I've come up with an algorithm that relies upon the value of the following product:
$$Q_{k} =\prod_{n=0}^k [f(n) - 1]$$
Where $f(n) \ge 2$ and strictly increasing integer function [see note]. Importantly, I already know the value of $P_{k} = \displaystyle\prod_{n=0..k} f(n)$ from a previous step.
In benchmarking, the $0..k$ loop turns out to be a significant bottleneck in my algorithm, and having to $also$ calculate the $Q_{k}$ product doubles the coefficient so my loop is now $0..2k$ (big-theta Θ$(3k)$ if you count the subtraction step).
Hence, is there any way to simplify the $-1$ term of the above product to avoid looping twice, given I already know $P_{k}$ (as well as $k$, the number of terms)? That is, can I calculate $Q_{k}$ in constant time, given $P_k$ and $k$?

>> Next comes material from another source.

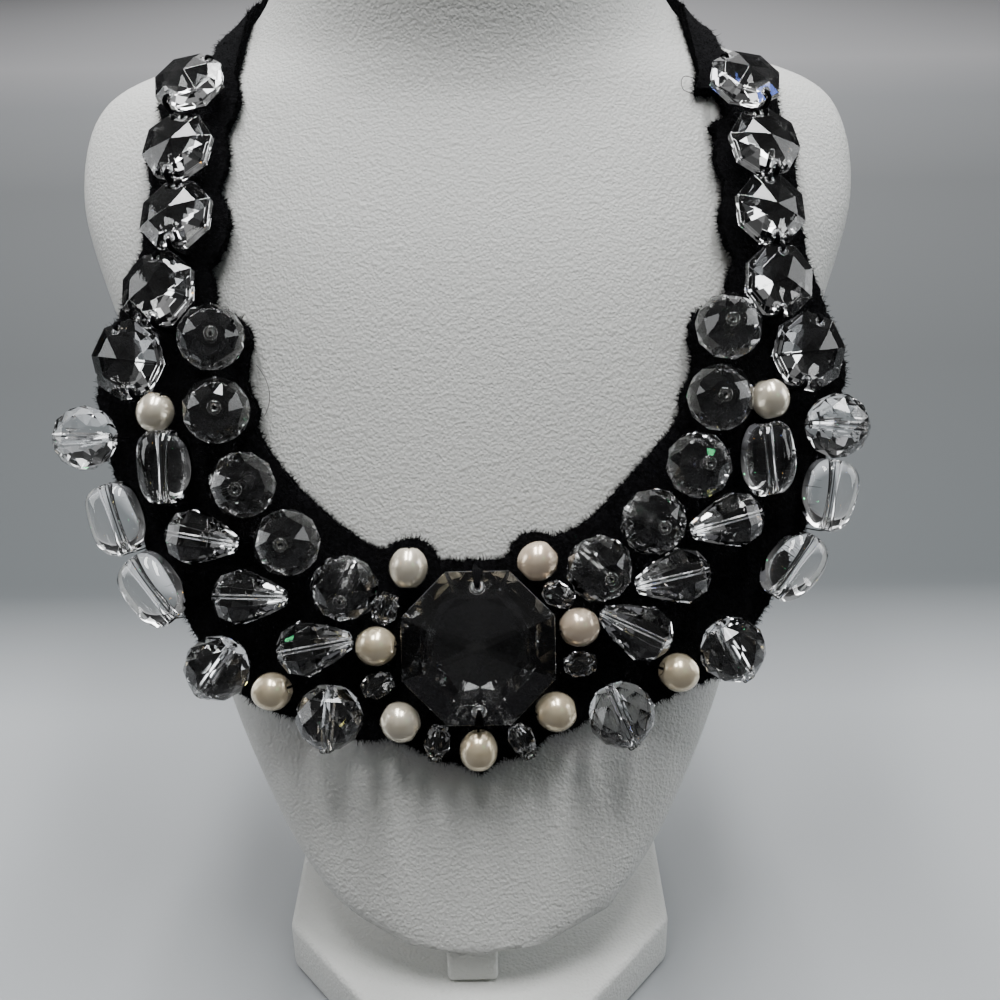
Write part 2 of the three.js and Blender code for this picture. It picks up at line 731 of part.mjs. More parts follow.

My searching hasn't come up with anything useful, and I'm not even sure it's possible.
N.B.: I've deliberately avoided a more detailed definition of $f(n)$, because I am curious to know if my question has an answer in the general case, rather than some possible simplification based on the properties of $f(n)$ (which I'm exploring separately). Worse, I actually re-use the same algorithm with multiple $f(n)$s, so defining it here would be pointless.
Knowing the product of all the $f(n)$s here is not going to help you here.
If we multiply out the product of the $(f(n)-1)$s you get something that involves all possible products of subsets of the $f(n)$s, with signs depending on the size of each subset. That's not an improvement.
In particular, knowing $P_k$ and $k$ is not enough to know what $Q_k$ is.
As one example, suppose $f(n)=4^{n+1}$. We can move a factor of $2$ from one of the $f(n)$ values to another one without affecting the value of $P_k$, and $f$ will still be strictly increasing. But $Q_k$ will change because $$(2^{2n}-1)(2^{2m}-1) - (2^{2n-1}-1)(2^{2m+1}-1) = 2^{2m}- 2^{2n-1} $$ which is never zero. And the only way to distinguish between those two cases, starting from the knowledge you have specified, is to inspect all of the $f(n)$s to see if a few of them differ from $4^{n+1}$, which will take linear time no matter how you slice it.
(Note, by the way, that $\Theta(3k)$ is the same as $\Theta(k)$ -- the asymptotic notation deliberately ignores constant factors).